According to the results in Table 3, we can find that models with two views yield better accuracy than the model with one view. For the models with a different number of views, the superiority of the 3-view model with a voting mechanism is explicit. This result reveals that the selected views make considerable sense and they can capture more useful information from different perspectives. Besides, other kinds of views can also be used in our model. As it was mentioned before, we adopted the pre-trained BERT model to construct a sentiment view. We are also interested in how accurate BERT can achieve in this task. Thus, we combine all the posts in the event as input and train \(\mathrm{BERT_{BASE}}\) model using veracity labels. Obviously, BERT reaches a very great result. We combine four views together, i.e., content, reply, sentiment, Bert using vote classification and assign weights for each view, and we are happy to find that the combined model achieves an even better result on this dataset. This implies that our proposed views do make contributions in the task and can improve BERT’s prediction performance.

Table 3. Control experiment on different views of our model
Fig. 4.
figure 4

Rumor detection accuracy when different hyperparameter values are taken.

Figure 4 plots the relevance between hyperparameters and detection accuracy. It is clear that when the dimension of the hidden layer is 300, the model performs better than that using an other hidden size. Besides, the model’s detection accuracy steadily ascends when the number of replies is increasing. This implies a larger number of replies provides more adequate information thus yield better performance.

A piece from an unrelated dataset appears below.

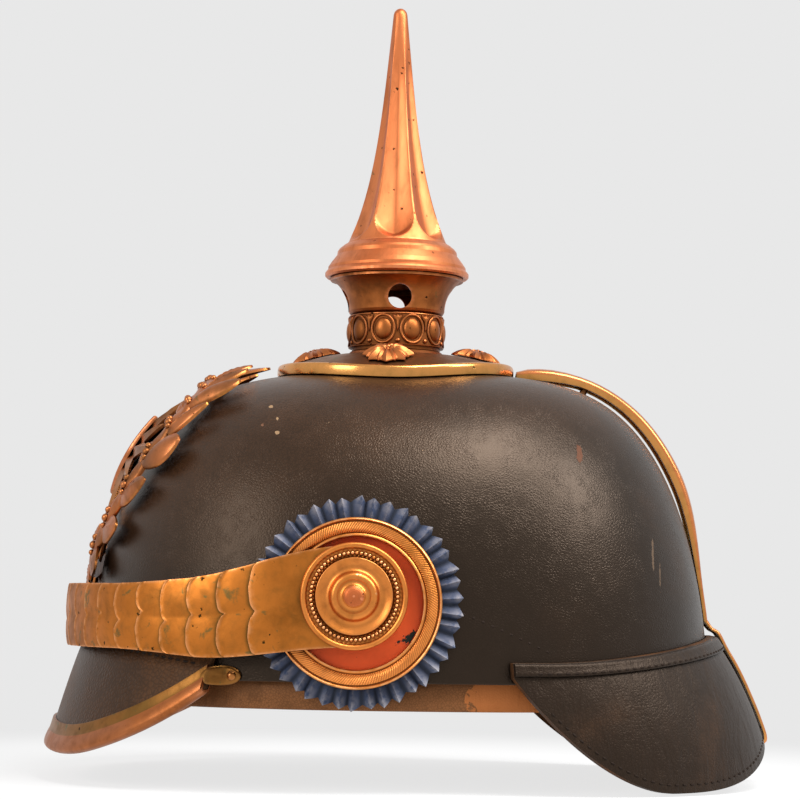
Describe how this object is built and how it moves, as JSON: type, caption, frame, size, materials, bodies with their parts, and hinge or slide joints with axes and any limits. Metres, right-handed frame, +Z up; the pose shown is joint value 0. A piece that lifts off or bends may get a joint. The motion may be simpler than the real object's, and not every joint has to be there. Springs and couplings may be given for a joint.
{
  "type": "spiked leather helmet",
  "caption": "Officer's spiked leather helmet with metal spike, front plate, rear spine, cockades and hinged chin scales.",
  "frame": {"origin": "on the spike's axis, in the plane of the leather skull's lower rim", "axes": "+Z up along the spike, +X to the wearer's left, -Y to the front"},
  "size_m": [0.21, 0.2562, 0.2776],
  "materials": {
    "black_leather": "lacquered black, worn",
    "brown_leather": "vegetable tanned, worn",
    "blue_leather": "painted, pleated, matt",
    "red_paint": "matt paint, chipped",
    "brass": "old gilt, tarnished",
    "dark_brass": "brown patina",
    "copper": "copper-toned gilt, pitted",
    "lining_cloth": "gathered silk"
  },
  "bodies": {
    "helmet": {"skull": "black_leather", "front_visor": "black_leather", "visor_trim": "brass", "trim_rivets": "brass", "neck_guard": "black_leather", "guard_welt": "black_leather", "rear_spine": "brass", "spine_posts": "dark_brass", "spine_nuts": "dark_brass", "base_plate": "dark_brass", "star_studs": "copper", "stud_nuts": "dark_brass", "neck": "copper", "pearl_ring": "copper", "wreath_plate": "dark_brass", "plate_star": "brass", "plate_shield": "copper", "plate_posts": "dark_brass", "plate_nuts": "dark_brass", "cockade_left": "blue_leather", "cockade_right": "blue_leather", "cockade_ring_left": "brass", "cockade_ring_right": "brass", "cockade_centre_left": "red_paint", "cockade_centre_right": "red_paint", "rosette_left": "brass", "rosette_right": "brass", "post_left": "brass", "post_right": "brass", "post_nuts": "dark_brass", "sweatband": "brown_leather", "lining": "lining_cloth"},
    "spike": {"spike_foot": "copper", "spike_shaft": "copper"},
    "chin_scales": {"root_scale_left": "brass", "root_scale_right": "brass", "scales_left": "brass", "scales_right": "brass", "strap_left": "brown_leather", "strap_right": "brown_leather", "buckle_frame": "brass", "buckle_prong": "brass", "strap_keeper": "brown_leather"}
  },
  "joints": [
    {"name": "chin_scales_swing", "type": "hinge", "parent": "helmet", "child": "chin_scales", "pos_m": [0, -0.012, 0.028], "axis": [-1, 0, 0], "range_deg": [0, 72]},
    {"name": "spike_lift", "type": "slide", "parent": "helmet", "child": "spike", "axis": [0, 0, 1], "range_m": [0, 0.04]}
  ]
}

The overall experiments demonstrate that each view can learn event representations from different perspectives and the fine-tuned pre-trained \(\mathrm{BERT_{BASE}}\) model is able to capture sentiment information expressed in replies and retweets, which can be utilized to guide the prediction for rumor events.

5 Conclusion and Future Work

In this paper, we provide insights into detecting real-world rumors. We created deep neural networks for automatically predicting the veracity of a rumor and using sentiment embeddings to help better distinguish rumors from true news. Our model achieves higher accuracy than existing baseline models in the task of rumor detection on Weibo dataset. The multi-view model we proposed comprehensively consider source tweet, reply and sentiment information. Despite that our model has a simple structure, it can be a hard-to-beat baseline since the model has already achieved 96.5% accuracy in the defined task. Since our model is generalizable and robust, other insightful views may also be added into it. In addition, we introduced the BERT model into our view, which assists in improving the final detection performance. In the future, we would like to exploit other views and build a more efficient model which has a faster speed but still demonstrates promising results.